Es gibt viele Ideen für eine Antwort auf den IRA. EU-Kommissionspräsidentin Ursula von der Leyen hat ihre Vorstellungen für erste Schritte an diesem Mittwoch vorgestellt. Doch die Gefahr besteht, dass sich die EU-Staaten nicht einmal darauf einlassen. Anstatt eine mutige Strategie zu entwerfen, zerreden sie die Ansätze, die Europa stärken sollen.
Angeblich liegt in vorhandenen Töpfen genug Geld, um den IRA zu kontern. Tatsächlich sind gut 200 Milliarden Euro aus dem Corona-Wiederaufbaufonds noch nicht investiert. Die EU-Kommission will dieses Geld jetzt schneller verfügbar machen, indem sie erlaubt, es für Steuerrabatte einzusetzen.
Ob die Summe reicht, um wieder Wettbewerbsgleichheit mit den USA zu erreichen, ist die große Frage. Fest steht: Viele europäische Unternehmen schauen sich derzeit in den USA nach neuen Standorten um. Es braucht so schnell wie möglich eine verlässliche Zusage der Europäer, dass sie darüber hinausgehen werden.
Nicht mit den gleichen Mitteln wie die USA
Die USA haben einen Subventionswettlauf begonnen, und der EU bleibt gar nichts anderes übrig, als mitzulaufen. Sie muss nicht mit den gleichen unfairen Mitteln kämpfen wie die USA, etwa indem sie wie die USA ausländische Unternehmen offen benachteiligt. Damit würde die EU die wenigen noch geltenden Regeln der Globalisierung aufs Spiel setzen.
>> Lesen Sie hier: Brüssel schlägt Steuerrabatte für die Industrie vor. Finanzschwache EU-Länder fürchten, abgehängt zu werden
Und sie muss auch nicht die gleichen Summen investieren wie die USA. Der Grund dafür liegt vor allem daran, dass die EU in den letzten Jahren schon deutlich mehr öffentliches Geld in den Sektor investiert hat. Doch unumstritten ist, dass die USA derzeit im Rennen um die grüne Technologieführerschaft schneller unterwegs sind als die EU. Noch aber liegt Europa in einigen Bereichen vorn.
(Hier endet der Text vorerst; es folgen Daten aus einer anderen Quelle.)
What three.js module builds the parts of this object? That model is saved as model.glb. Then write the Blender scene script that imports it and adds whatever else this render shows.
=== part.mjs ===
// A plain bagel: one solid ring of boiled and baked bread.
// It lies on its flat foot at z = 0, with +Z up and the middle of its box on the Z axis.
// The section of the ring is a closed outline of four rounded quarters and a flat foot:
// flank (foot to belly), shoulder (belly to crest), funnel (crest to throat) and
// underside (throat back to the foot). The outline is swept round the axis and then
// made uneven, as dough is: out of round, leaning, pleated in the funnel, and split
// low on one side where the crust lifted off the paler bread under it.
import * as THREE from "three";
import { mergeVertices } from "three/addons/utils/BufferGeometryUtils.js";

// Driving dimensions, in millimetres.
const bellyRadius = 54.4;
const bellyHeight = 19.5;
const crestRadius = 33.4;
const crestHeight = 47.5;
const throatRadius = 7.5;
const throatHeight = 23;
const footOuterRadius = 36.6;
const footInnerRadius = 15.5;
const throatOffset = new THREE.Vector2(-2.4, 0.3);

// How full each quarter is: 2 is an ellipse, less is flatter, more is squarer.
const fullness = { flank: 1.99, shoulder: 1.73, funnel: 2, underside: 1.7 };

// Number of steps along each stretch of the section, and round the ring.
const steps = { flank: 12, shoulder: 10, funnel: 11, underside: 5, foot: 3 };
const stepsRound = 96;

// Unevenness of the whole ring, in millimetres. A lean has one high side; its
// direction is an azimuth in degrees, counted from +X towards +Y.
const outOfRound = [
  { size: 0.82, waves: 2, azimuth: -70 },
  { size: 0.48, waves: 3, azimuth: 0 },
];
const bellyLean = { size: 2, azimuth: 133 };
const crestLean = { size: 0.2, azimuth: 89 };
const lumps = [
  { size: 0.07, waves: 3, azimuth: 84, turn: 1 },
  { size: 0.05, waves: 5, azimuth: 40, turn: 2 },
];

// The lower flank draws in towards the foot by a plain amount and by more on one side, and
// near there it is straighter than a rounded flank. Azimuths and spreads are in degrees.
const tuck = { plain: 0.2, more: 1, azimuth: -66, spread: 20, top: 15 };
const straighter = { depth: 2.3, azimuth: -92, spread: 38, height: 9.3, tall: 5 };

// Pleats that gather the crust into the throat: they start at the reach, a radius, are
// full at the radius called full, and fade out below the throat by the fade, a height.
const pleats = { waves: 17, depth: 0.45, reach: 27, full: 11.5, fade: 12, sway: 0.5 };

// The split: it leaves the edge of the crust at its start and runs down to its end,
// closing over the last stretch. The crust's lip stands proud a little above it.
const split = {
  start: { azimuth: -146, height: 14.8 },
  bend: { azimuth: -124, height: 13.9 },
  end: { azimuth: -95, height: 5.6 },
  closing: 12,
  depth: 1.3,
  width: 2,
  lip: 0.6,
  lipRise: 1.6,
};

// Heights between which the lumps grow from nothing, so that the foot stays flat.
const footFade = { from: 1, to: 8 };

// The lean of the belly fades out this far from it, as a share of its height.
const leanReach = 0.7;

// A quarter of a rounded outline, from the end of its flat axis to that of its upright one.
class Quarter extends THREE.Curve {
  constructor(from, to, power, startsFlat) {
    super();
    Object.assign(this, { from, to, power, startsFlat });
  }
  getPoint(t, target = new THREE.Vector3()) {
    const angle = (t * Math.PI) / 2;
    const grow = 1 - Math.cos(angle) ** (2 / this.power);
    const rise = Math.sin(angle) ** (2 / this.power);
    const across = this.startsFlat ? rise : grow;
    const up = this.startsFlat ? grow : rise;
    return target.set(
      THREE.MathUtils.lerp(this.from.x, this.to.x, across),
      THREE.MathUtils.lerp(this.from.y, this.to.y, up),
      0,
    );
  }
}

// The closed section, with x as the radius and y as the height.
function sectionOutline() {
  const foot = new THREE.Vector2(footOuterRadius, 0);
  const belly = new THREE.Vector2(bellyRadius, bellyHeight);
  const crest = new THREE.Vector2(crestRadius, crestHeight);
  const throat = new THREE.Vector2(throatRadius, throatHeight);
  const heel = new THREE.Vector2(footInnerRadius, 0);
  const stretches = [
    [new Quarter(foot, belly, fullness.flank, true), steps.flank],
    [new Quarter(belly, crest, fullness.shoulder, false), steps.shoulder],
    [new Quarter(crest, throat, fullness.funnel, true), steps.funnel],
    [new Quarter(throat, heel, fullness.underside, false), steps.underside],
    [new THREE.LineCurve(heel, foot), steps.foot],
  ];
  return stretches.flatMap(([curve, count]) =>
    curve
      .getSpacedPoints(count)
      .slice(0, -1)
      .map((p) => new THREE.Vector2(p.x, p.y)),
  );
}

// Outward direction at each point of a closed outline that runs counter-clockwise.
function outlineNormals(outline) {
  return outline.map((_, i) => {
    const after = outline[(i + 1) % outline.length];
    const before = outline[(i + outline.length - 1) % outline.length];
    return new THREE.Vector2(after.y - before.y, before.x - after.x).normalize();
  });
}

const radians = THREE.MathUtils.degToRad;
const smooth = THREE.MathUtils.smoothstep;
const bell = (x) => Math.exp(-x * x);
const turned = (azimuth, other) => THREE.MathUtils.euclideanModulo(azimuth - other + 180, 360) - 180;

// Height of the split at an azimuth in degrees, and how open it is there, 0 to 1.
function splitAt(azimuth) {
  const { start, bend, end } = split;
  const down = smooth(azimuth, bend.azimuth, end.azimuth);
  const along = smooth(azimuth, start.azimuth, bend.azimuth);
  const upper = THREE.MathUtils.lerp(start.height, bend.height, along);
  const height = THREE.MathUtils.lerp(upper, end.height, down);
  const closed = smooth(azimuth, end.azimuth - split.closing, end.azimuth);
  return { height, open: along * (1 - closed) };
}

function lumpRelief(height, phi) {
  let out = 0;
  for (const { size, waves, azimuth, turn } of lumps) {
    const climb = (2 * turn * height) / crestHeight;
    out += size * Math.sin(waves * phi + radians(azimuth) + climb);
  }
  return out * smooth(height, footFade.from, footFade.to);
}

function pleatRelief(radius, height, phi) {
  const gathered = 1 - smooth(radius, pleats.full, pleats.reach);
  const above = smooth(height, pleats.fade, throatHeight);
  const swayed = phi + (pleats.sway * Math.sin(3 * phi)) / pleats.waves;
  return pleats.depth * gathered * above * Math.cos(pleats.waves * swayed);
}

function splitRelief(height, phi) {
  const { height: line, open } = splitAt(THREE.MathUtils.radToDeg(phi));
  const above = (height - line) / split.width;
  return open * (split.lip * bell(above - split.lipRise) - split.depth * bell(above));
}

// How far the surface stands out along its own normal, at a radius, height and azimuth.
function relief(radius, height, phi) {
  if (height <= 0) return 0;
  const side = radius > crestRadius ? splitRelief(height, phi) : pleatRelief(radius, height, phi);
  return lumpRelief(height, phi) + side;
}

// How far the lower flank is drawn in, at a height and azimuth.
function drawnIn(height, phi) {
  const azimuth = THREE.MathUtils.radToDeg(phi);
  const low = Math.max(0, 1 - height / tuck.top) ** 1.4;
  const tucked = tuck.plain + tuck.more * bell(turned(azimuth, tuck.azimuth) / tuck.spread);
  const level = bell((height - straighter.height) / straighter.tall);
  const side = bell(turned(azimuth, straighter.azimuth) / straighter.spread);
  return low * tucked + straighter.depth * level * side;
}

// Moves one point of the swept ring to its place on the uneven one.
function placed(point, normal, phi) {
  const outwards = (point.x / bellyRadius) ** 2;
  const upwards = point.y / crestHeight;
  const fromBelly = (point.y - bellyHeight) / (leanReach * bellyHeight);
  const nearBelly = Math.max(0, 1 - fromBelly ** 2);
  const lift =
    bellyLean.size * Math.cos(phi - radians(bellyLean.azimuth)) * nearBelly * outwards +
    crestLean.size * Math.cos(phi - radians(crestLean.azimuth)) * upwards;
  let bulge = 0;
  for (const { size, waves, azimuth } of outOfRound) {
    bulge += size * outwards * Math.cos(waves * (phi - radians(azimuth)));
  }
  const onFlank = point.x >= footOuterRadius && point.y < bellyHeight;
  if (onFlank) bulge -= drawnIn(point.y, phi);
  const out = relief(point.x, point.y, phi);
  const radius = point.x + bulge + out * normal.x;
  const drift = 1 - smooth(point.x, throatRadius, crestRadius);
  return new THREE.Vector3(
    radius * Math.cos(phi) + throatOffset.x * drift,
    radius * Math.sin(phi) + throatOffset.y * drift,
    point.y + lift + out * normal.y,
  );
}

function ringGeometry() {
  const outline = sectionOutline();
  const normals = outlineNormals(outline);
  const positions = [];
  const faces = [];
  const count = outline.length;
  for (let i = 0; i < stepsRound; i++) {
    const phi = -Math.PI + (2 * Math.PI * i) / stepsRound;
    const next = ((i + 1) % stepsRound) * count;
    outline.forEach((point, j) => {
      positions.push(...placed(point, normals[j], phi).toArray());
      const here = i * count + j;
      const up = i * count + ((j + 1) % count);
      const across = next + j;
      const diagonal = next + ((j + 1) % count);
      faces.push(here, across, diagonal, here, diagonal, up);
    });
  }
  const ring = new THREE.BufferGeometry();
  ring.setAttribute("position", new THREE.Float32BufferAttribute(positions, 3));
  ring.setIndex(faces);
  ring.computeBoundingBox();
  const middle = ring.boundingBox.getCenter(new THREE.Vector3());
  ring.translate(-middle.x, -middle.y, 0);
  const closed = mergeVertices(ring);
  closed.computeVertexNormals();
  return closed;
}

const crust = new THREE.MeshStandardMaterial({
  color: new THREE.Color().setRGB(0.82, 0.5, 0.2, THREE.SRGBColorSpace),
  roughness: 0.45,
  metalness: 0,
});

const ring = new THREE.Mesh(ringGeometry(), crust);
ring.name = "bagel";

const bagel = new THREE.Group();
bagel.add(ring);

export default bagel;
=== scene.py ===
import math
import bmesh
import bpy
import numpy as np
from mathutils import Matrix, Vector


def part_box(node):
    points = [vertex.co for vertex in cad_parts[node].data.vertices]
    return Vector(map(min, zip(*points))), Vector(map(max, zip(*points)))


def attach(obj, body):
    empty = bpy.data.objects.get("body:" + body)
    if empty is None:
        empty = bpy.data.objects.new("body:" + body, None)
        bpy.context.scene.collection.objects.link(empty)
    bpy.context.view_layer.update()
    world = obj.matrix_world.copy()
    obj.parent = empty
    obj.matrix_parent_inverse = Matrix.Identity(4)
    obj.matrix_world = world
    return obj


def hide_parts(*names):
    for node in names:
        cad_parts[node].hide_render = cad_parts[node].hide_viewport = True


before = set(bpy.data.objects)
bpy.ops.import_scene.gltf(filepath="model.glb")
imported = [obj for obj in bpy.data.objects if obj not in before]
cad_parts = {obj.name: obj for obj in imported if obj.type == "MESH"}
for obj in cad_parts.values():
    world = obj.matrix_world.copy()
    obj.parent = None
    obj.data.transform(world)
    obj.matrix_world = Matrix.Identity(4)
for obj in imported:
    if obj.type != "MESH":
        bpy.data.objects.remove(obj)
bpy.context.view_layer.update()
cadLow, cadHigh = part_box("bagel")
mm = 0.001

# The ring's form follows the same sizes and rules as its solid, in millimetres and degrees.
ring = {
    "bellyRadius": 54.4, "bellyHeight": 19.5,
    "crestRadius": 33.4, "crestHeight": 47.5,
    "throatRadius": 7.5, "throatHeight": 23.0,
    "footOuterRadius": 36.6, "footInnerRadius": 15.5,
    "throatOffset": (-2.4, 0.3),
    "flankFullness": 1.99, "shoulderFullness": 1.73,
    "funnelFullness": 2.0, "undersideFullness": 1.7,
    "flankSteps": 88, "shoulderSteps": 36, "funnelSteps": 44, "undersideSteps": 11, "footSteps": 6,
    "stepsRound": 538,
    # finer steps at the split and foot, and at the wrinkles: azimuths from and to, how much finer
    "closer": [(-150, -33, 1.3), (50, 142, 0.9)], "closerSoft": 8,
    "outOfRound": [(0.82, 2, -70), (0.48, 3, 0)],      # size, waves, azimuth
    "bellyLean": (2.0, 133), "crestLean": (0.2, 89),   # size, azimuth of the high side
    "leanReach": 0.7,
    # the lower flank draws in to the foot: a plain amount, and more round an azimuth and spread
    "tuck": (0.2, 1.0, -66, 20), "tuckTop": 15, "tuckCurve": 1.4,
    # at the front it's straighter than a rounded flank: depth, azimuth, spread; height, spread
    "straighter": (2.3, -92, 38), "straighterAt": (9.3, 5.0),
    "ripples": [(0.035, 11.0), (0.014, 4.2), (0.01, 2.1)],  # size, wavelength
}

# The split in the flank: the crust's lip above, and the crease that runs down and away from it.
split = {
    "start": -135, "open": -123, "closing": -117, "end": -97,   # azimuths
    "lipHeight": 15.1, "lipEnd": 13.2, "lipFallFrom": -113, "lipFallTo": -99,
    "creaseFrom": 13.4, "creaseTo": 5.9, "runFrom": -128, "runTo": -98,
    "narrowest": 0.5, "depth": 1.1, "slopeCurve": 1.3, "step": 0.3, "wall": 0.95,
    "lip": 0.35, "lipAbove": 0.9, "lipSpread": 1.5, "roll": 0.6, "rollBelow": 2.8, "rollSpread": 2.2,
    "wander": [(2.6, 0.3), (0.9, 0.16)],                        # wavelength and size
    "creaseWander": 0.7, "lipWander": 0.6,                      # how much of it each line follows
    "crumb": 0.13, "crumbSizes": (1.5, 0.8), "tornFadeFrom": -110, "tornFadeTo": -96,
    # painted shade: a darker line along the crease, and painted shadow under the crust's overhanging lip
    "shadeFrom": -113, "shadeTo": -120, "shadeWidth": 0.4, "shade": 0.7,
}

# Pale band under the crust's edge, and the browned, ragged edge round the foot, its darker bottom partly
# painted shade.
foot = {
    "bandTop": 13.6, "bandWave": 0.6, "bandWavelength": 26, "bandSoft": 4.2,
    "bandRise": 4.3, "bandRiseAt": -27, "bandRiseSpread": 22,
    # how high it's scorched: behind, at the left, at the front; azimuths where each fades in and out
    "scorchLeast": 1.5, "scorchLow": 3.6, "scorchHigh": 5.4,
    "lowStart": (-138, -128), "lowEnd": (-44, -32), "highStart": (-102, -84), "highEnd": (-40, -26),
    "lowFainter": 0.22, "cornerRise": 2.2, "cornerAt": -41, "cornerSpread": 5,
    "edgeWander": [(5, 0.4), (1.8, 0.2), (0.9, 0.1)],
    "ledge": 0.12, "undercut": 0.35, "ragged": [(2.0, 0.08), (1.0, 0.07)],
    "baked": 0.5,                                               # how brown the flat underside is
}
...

Die Windkraftbranche und die Wasserstoffbranche finden bisher in der EU am leichtesten die Partner, die sie brauchen, um ihre Projekte umzusetzen. Das ist ein Standortvorteil, der etwas Zeit verschafft. Bei der Batterieproduktion dagegen hat Europa etwas aufzuholen. Die EU darf ihre Mitgliedstaaten nicht daran hindern, diese Branchen zu unterstützen.
Nationale Hilfen für die Wirtschaft sind in vielen Ländern Europas allerdings gefürchtet. Denn die staatlich unterstützte Ansiedlung von Firmen in Deutschland oder Frankreich könnte auch zulasten von EU-Staaten gehen, nicht nur zulasten von China oder den USA. Die Bundesregierung muss genau darauf achten, dass sie mit ihrem Geld zum Nutzen der EU-Partner arbeiten, nicht zu deren Schaden.
Nationale Hilfen sind gefährlich
Wie das schiefgehen kann, hat die Energiekrise gezeigt. Mit ihrem 200-Milliarden-Euro-Paket hat sich die Bundesregierung in den anderen Hauptstädten extrem unbeliebt gemacht und in Brüssel an Einfluss verloren. Besser noch sind europäisch koordinierte Ausgaben. Noch ist nicht klar, wie viel Geld gebraucht wird. Wenn es mehr ist, als sich aus anderen Töpfen zusammenkratzen lässt, sollten auch neue Schulden kein Tabu sein.
Kritiker einer entschlossenen Investitionspolitik verweisen auf die großen Potenziale, die in der Ausbildung von Fachkräften liegen, in der Vertiefung des europäischen Binnenmarkts, in der Schaffung einer Kapitalmarktunion und in schnelleren Beschleunigungsverfahren. Das ist richtig, aber wenig hilfreich. Kaum ein Strategiepapier, das im Brüsseler Europaviertel geschrieben wird, kommt ohne diese Hinweise aus. Und wer weiß: Vielleicht macht die besondere Situation unverhoffte Fortschritte in einem dieser Bereiche möglich.





Aber darauf warten und deswegen die Arbeit an gemeinsamen Investitionen aufschieben, das ist ein größeres Risiko, als zu handeln – und zwar jetzt.